Surveyed depths within the study area range from less than 16 m at mean lower low water to more than 108 m. The shallowest areas occur north of Plum Island on the submerged flanks of the Harbor Hill-Roanoke Point-Fishers Island moraine. The deepest depths are found in a scour depression near the northern entrance to Plum Gut.

As noted in previous work, funnel-shaped geometry of the eastern sound constricts tidal flow, producing currents of greater strength, coarser grained sediments, and sedimentary environments characterized by processes associated with erosion or nondeposition. Evidence for these high-energy conditions revealed by the multibeam bathymetry data include exposed bedrock outcrops, lag deposits of boulders on the moraine surface, deep scour depressions, and a gravel pavement that armors the sea floor throughout much of the eastern part of the study area.

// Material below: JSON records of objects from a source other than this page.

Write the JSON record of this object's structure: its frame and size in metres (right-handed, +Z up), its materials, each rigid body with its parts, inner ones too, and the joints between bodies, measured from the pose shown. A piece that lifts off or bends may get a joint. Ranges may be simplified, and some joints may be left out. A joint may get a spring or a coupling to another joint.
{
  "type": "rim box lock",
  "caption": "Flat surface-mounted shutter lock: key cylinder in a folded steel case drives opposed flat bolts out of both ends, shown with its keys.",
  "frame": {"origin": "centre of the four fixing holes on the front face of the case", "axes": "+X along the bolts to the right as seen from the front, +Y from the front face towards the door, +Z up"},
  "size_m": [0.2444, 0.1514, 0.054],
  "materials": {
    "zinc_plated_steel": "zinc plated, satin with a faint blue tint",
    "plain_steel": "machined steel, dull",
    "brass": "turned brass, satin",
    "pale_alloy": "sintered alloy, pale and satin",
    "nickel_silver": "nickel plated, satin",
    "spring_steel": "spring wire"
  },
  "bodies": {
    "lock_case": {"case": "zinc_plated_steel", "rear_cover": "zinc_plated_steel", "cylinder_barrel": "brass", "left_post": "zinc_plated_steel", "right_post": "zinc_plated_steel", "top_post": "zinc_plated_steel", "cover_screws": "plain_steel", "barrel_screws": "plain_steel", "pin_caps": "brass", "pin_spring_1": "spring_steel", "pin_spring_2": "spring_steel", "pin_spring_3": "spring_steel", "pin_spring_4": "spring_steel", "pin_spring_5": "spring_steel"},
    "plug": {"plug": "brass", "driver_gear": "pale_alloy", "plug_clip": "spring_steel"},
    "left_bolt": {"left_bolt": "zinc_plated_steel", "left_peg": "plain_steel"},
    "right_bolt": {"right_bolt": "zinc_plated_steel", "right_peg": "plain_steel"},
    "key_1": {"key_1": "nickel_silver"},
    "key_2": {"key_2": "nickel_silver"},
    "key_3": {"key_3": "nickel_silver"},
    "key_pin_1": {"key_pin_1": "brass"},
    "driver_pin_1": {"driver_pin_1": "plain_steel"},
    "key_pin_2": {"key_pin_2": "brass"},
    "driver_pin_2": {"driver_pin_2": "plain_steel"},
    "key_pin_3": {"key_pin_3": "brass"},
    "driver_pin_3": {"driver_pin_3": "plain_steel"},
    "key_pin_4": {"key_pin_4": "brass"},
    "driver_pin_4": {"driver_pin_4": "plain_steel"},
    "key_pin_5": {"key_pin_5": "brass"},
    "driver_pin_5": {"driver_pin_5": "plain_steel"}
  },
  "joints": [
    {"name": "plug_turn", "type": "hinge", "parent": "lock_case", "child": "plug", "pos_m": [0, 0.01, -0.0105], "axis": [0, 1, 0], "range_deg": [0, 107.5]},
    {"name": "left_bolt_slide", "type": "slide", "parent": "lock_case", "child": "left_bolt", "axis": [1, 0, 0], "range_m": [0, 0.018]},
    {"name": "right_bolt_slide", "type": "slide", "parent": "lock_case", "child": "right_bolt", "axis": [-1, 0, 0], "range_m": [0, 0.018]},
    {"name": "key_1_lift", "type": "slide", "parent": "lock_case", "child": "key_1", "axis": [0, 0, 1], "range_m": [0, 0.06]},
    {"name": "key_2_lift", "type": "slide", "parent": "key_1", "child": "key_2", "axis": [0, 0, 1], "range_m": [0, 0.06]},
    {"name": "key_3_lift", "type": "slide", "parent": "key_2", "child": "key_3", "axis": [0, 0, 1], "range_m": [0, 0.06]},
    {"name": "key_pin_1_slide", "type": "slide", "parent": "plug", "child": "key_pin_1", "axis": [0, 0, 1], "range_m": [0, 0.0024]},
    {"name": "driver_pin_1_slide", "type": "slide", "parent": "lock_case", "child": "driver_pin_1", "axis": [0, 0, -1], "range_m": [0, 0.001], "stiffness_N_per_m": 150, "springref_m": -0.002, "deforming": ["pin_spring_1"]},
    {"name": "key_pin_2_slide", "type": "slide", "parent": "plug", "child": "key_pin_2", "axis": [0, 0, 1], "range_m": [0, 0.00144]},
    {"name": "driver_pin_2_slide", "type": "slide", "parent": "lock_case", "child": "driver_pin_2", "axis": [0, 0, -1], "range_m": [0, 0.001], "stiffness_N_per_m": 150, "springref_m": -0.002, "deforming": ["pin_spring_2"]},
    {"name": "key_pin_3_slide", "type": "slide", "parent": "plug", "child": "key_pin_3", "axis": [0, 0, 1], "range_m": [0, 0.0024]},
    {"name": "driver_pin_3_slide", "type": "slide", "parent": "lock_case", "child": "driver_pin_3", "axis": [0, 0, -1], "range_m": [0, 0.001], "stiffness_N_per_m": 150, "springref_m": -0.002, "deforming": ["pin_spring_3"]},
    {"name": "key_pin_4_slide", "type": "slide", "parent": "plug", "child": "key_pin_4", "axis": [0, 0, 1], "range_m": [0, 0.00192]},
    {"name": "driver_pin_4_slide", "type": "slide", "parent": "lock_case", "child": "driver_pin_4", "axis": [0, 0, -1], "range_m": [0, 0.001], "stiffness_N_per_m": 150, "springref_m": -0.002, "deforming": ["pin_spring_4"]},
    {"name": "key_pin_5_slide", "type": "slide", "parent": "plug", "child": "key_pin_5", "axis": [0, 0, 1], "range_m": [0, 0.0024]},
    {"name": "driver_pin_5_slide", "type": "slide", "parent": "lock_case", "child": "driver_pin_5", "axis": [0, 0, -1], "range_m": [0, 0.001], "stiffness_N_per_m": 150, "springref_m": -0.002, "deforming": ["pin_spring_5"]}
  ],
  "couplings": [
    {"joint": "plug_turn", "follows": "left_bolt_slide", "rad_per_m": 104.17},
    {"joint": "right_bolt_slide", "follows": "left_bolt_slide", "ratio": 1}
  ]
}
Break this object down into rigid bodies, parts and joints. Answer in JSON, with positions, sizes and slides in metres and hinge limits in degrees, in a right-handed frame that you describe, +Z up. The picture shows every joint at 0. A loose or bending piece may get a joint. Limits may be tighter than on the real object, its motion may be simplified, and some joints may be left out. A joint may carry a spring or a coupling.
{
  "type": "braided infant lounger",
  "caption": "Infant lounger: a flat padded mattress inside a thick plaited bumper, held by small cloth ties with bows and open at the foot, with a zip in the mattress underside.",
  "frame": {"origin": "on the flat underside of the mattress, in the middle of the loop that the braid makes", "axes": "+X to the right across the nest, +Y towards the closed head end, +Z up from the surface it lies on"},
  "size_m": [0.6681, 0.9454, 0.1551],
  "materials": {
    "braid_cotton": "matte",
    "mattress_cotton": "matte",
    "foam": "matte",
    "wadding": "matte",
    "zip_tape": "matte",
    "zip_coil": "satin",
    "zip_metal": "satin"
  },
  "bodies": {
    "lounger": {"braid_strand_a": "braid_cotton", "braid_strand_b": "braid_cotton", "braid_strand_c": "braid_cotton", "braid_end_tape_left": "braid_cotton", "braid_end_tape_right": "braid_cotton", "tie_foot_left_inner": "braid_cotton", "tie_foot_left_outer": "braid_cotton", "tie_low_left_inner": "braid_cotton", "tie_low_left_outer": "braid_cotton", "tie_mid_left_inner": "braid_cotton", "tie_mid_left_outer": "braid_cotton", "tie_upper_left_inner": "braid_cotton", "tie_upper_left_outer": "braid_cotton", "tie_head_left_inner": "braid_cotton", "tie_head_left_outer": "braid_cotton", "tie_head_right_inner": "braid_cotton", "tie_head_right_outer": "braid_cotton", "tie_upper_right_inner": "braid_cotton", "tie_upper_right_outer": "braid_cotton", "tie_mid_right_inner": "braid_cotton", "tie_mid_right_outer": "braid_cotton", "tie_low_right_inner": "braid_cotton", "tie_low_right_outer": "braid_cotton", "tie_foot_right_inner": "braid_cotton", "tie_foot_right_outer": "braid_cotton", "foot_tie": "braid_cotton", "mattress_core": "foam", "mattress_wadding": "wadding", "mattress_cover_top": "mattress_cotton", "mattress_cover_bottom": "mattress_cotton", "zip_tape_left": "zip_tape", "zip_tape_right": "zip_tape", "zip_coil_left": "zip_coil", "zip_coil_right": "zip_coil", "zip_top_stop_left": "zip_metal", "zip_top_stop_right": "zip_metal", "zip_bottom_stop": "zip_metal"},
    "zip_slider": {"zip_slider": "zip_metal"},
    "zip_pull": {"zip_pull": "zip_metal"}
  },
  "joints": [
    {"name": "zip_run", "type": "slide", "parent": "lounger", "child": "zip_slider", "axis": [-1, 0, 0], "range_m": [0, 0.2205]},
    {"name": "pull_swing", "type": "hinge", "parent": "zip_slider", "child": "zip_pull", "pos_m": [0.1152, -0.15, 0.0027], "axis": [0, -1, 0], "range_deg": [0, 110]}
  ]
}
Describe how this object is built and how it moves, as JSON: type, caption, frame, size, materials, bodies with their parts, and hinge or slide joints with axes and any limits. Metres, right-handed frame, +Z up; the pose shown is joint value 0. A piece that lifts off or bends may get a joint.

Sedimentary environments characterized by processes associated with coarse bedload transport and sandy sediments become more prevalent in the study area as the sound widens westward and tidal-current speed decreases. A large field of transverse sand waves, which in places contains individual waves that exceed 20 m in relief, stretches across the western part of the study area, and scattered smaller fields of transverse and barchanoid waves are present. Regardless of sand-wave morphology, orientation and asymmetry predominantly indicate net westward sediment transport, and the presence of ripples and megaripples on the stoss slopes of the bedforms suggests that transport is active.

Anthropogenic artifacts visible in the bathymetry data include dredge spoils at the Cornfield Shoals Disposal Site and two shipwrecks.